There are spellbinding battles (and battles aren’t at all my thing) that don’t obscure the foulness and savagery. Who else in cinema can keep you gripped by endless artillery assaults in torrential rain? Wit, humour and soldierly solidarity compel us to cheer on the army defending revolutionary France from occupation by the English and other counter-revolutionary powers. Here the brisk editing and warm colour tints draw us into a kind of realist intimacy that balances the world of the epic.
Reflecting on Napoleon the demagogue, dispenser of jobs as kings and princesses to family members, I thought of Trump. But Trump, to quote Irving Welsh on Newsnight, is a mere ‘toytown fascist’ (though clearly far from harmless). Bonaparte was beloved not only by Beethoven, but by Stendhal (who accompanied him to Moscow) before the megalomania and plunder brought on their disillusionment. What’s more, Napoleon the on-screen idealist foresees Europe as an open Republic with free frontiers, peaceful after many wars.  And now there’s only heartbreak, also known as Brexit. We 21st-century Europeans are unused to seeing history this close up, this cruel, with Trump the crowning cruelty.
So much in the film leaves you in wonderment: young Napoleon’s pet eagle, the swooping cameras, the screen that splits into nine pieces, the screen that becomes a triptych (at the time needing three separate projectors), the use of colour tints: pink to mauve, red to yellow gold, an overlay of the tricolour – how was it possible to do all that in 1927. Impossible is not French, says Bonaparte in one of his many refusals to accept retreat or defeat. So it seems.

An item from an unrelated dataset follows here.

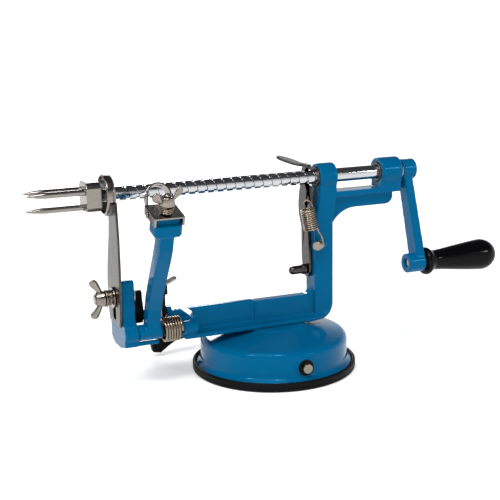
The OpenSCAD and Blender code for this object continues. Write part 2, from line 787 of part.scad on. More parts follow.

This is a film that takes the breath away, that pre-figures much of cinema to come and surpasses it. Why on earth do we pay money to go and see Hollywood dross when a film such as this was made nearly 90 years ago, way ahead of SFX and CGI.  It has made me aware that in relying on the primacy of the image the silent can exert a greater power and eloquence than its offspring, the talkie.
At 5 ½ hours, plus three intervals, Napoleon has the speed of life lived fast. It exhilarates like no other film. Don’t miss it. And take your own sandwiches.